Au-delà de la question cruciale du passage par la traduction, nous nous trouvons ici sur des frontières, des points de traversée ou de rejet, comme le soulignent les deux titres. Il s’agit de ces failles qui fondent l’existence même d’Erich et de Georges-Arthur. À leur base : la lancinante question de l’identité juive. Qu’est-ce qu’être allemand dans les années 1930 quand on est d’origine juive ? Qu’est-ce qu’être juif quand on se sent allemand jusqu’au tréfonds du cœur ?
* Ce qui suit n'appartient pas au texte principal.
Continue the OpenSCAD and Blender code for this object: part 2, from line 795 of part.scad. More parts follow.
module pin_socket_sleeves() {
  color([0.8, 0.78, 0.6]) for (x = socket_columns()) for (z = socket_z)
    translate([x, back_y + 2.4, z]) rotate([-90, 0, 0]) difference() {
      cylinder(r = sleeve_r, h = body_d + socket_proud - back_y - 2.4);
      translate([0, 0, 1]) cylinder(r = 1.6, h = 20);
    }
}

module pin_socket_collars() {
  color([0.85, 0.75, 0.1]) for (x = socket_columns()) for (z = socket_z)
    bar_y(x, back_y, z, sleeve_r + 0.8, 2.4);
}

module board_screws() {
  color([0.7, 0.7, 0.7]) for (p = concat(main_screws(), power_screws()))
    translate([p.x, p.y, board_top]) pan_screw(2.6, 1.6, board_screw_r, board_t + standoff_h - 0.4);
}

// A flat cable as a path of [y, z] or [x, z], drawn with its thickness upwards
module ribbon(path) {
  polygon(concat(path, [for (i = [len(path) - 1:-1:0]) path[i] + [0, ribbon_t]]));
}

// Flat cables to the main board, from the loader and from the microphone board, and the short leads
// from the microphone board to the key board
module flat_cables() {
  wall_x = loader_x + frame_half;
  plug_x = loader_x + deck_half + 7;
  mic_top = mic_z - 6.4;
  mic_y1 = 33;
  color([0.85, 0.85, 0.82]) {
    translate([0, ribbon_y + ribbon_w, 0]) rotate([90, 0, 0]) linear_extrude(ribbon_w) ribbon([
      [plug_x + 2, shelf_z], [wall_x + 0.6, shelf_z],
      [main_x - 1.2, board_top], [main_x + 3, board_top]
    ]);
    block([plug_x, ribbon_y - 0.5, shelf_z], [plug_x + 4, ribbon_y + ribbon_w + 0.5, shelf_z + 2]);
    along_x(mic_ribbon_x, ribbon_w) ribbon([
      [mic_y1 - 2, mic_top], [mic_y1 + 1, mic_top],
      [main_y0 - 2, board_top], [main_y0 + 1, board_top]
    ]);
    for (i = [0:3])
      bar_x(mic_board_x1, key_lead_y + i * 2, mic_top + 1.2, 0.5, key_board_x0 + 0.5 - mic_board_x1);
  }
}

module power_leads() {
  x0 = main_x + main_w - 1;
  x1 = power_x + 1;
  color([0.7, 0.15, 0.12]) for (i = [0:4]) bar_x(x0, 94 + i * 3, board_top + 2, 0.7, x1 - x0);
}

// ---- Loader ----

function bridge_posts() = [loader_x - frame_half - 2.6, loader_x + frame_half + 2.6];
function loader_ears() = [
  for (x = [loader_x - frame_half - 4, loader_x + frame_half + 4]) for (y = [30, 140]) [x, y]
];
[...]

Erich est né en 1924, non loin de Hambourg, où la famille est établie depuis des générations et s’est convertie au protestantisme au XIXe siècle. Garçon studieux et raisonnable, « parfait à tous égards », fier d’être allemand, il est séduit à l’adolescence par l’uniforme, les drapeaux, les défilés de la Jeunesse hitlérienne. Mais, en raison de son ascendance, la famille est considérée comme « non aryenne ». Au lycée, les camarades se détournent, les gens du quartier se montrent de plus en plus distants. Bien que palpable, le malaise ne porte pas encore de nom. Erich sent seulement de façon irrémédiable que, « désigné comme juif» même s’il ne l’est pas, il fait désormais partie des bannis et des « damnés », « comme si quelque chose était brutalement tombé devant lui, verticalement».
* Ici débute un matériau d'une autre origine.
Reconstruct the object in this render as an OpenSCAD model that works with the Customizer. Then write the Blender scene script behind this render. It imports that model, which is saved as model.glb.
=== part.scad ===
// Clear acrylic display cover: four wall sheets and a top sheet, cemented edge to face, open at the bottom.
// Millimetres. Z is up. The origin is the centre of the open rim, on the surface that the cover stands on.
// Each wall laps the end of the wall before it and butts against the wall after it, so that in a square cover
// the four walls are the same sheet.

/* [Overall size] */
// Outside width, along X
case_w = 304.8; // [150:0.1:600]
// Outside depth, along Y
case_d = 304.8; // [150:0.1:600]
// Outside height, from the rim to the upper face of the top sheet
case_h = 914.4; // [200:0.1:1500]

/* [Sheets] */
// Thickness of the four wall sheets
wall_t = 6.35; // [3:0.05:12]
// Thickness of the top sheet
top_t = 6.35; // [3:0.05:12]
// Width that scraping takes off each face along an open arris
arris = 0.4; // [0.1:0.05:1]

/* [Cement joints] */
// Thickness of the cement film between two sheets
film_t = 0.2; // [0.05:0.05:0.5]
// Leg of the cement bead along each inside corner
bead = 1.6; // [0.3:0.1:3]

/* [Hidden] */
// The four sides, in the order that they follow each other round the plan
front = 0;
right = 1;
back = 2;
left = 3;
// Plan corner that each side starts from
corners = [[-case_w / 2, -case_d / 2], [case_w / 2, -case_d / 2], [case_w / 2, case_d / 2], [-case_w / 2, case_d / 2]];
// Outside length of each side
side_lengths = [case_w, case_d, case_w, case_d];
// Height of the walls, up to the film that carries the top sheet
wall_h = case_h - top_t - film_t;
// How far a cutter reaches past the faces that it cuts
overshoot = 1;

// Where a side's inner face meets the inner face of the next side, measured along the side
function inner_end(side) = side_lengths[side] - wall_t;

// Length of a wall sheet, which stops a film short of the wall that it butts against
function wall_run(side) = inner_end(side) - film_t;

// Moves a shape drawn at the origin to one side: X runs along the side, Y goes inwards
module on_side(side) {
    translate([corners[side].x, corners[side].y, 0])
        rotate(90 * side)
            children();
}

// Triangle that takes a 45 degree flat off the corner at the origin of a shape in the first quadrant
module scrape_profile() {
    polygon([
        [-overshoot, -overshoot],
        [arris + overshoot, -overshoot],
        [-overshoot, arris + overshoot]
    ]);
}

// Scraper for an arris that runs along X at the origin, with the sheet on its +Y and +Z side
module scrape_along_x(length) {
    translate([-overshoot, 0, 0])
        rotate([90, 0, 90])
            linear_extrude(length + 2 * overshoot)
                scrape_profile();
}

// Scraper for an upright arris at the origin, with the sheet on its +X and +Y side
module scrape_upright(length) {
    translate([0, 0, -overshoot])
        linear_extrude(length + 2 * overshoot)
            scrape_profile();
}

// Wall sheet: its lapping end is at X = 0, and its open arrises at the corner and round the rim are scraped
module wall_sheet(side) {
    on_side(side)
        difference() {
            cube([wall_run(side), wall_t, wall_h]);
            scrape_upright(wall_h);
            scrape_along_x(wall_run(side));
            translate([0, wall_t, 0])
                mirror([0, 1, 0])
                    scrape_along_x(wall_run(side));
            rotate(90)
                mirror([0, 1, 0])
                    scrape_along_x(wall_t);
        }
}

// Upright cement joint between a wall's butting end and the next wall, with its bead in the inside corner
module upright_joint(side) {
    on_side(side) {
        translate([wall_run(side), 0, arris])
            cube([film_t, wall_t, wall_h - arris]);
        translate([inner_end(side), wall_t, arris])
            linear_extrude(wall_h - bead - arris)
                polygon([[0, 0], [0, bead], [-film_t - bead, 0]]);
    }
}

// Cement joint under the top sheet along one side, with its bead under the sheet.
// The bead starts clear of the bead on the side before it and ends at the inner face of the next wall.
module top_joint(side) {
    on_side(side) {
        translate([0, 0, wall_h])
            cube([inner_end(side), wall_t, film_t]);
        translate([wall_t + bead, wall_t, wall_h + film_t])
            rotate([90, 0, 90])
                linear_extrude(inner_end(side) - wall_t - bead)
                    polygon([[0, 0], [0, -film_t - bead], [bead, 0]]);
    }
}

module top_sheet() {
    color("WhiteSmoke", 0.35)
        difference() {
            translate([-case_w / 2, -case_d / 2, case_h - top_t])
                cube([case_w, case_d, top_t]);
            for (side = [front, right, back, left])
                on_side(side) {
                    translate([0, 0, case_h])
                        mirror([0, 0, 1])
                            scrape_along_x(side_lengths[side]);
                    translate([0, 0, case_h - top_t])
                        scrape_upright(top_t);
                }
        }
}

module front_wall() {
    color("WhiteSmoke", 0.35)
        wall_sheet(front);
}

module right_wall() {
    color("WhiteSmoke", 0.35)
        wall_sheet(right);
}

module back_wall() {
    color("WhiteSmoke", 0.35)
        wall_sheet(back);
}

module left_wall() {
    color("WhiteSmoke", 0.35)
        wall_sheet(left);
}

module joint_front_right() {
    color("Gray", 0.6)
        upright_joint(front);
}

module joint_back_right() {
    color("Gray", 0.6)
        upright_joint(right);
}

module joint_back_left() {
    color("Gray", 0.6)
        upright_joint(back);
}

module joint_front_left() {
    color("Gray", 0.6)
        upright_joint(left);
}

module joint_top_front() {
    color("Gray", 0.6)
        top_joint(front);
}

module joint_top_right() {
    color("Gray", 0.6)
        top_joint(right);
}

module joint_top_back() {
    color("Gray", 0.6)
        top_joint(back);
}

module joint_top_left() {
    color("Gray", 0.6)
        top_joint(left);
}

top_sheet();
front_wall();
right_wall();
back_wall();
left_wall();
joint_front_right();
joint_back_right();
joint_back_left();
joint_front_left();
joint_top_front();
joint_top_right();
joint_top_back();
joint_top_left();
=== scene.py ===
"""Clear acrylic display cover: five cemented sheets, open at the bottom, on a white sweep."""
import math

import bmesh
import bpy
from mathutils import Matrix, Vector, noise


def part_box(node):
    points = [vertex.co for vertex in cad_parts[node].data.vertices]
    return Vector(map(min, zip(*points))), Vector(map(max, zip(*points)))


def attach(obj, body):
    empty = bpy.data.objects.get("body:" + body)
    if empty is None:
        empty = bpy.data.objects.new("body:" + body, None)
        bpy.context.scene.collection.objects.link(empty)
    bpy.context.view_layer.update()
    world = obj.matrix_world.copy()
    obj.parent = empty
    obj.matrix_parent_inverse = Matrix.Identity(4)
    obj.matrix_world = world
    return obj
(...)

En 1938, les parents envoient Erich et son petit frère Jürgen-Arthur (né en 1928) chez des amis, en Italie, pour les mettre à l’abri, puis dans un pensionnat en Haute-Savoie. C’est là que s’opère la métamorphose d’Erich que nous raconte, quatre-vingts ans plus tard, son cadet devenu écrivain et qui a entre-temps francisé son prénom en Georges-Arthur. Erich se sent de plus en plus français. Grâce à ce qu’il entend à la radio et ce qu’il lit dans les journaux, il maîtrise maintenant parfaitement cette langue. Tant et si bien qu’à 19 ans, il entre dans la Résistance. Il participe à la libération du camp de Struthof, en Alsace, et devient officier de l’armée française – alors qu’il aurait pu devenir SS s’il n’avait pas été « sauvé par la persécution ». Il meurt en 2011. Mais jamais il n’aura surmonté sa faille intérieure, la honte d’avoir survécu à la Shoah, d’avoir échappé aux camps de concentration où son père a été déporté.

La culpabilité d’exister

De ce drame existentiel, le jeune Jürgen-Arthur prendra conscience plus tard que son grand frère, mais la violence sera la même. La culpabilité d’exister le poursuit dans tous les moments du quotidien – un quotidien devenu perpétuel déracinement, comme il l’explique dans L’Après-exil. La tonalité est ici différente, moins romanesque ; c’est celle de l’analyse de ce que c’est que de « vivre après » : après la guerre, après la fuite, après l’arrachement à sa culture d’origine. C’est aussi celle des confessions, parfois très intimes à la manière de Rousseau, qui, avec Racine, Voltaire, Zola et Péguy, lui a fait découvrir la beauté de la langue française, une langue qui s’est imposée, langue de la survie, de l’insoumission et de la liberté, une langue qui n’a pas été pervertie par la dictature nazie, dont, dit-il, « l’essence n’est rien d’autre que le meurtre».

Georges-Arthur Goldschmidt expose ainsi, de façon lumineuse, comment une langue nous permet d’appréhender le réel de façon singulière. Il oppose le français, fait d’ellipses, de sous-entendus, d’érotisme aussi, où se mêlent l’interdit et le plaisir, et l’allemand, avec « sa manie de la pureté», qui veut toujours aller au fond des choses, parfois jusqu’au pire, mais dispose d’une incommensurable richesse lexicale. Entre les deux cependant, Georges-Arthur Goldschmidt ne choisit pas, car chacune fonde son identité à jamais pourfendue.